Monday, December 2, 2013
To say I don't fit in is anunder statement. Far as back as I can recall I have been this...thing.
Cannot call it living or dead...just some barely hanging on and broken garbadge.
Is it true?
I suppose it doesn't matter because if you tell a person something, anything really, for a long enough then they believe it.
Far from being back open for business I just felt a need to post that, for the time being at least, I am still alive.
Regrettably so, but no use crying over spilled milk or my inability to just die, nay?
It feels as if I have continued to falter and sputter beyond what was supposed to have been my expiration date five years...or maybe it was ten...sometimes I think all twenty seven years were a mistake that has yet to be put right...
And I still live.
If you call having lost the jobs, place in school, relationships, the respect and dignity that I used to help barely give myself meaning with.
A half or even a tenth of a life pretending up be whole is something. By all rights and means no one is stopping me from making new life and purposes...except for that pesky person called Myself.

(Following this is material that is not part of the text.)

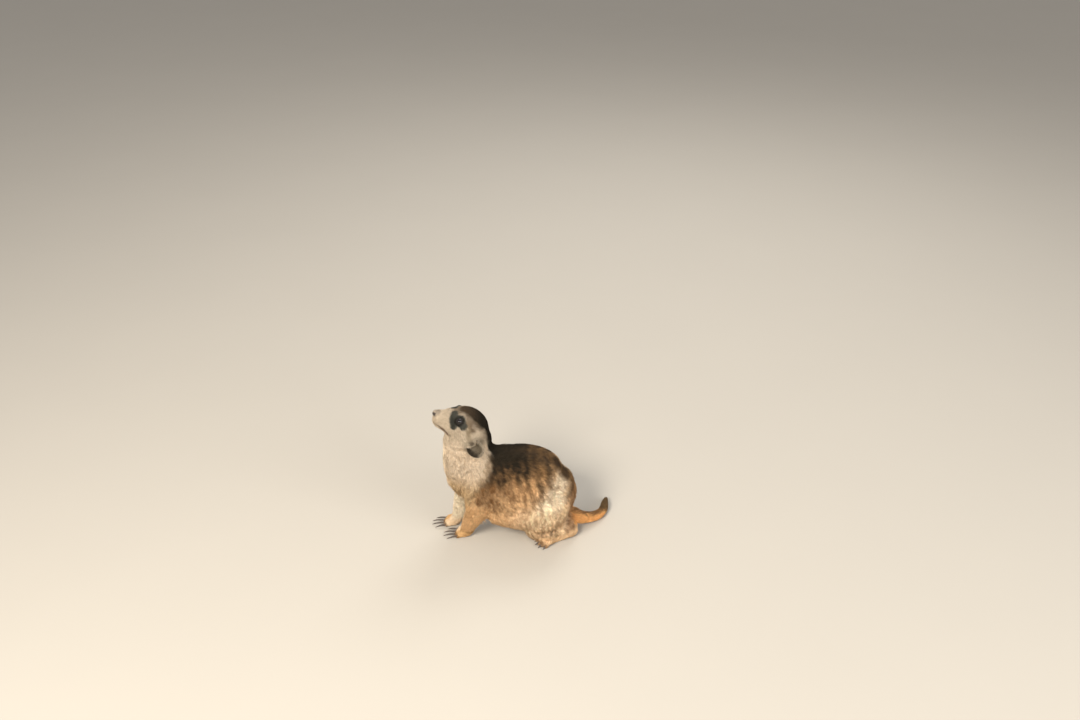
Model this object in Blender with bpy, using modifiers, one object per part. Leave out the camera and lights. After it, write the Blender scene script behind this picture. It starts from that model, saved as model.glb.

I cannot decide how this will end yet.
If it will go on or just end abruptly and violently.
I keep getting reminded about how much I matter and how much I am loved...but I do not and have yet to find a reason from within to live.
I am healthy just enough to know I am sick.
I keep trying to get help and establish some means of stability but quality of life will ever be possible when I have such insane impulses and thoughts?
I will either get stronger or eventually this will crush me one way or the other.
I know Truth.
It has just not been real to me for a while...not a loss of faith but a loss of perspective and ability to consistently feel these weird things people talk about....joy, love, compassion, friendship, companionship.
One moment I am numb beyond expression and then everything flow back in sub loud and vivid tones it causes me to scream in pain.
There are a number of people who care.
Some who will even read this.
I have no idea what I am supposed to say, feel, act or do. I can barely hold together and pretend I am human in the most basic of ways.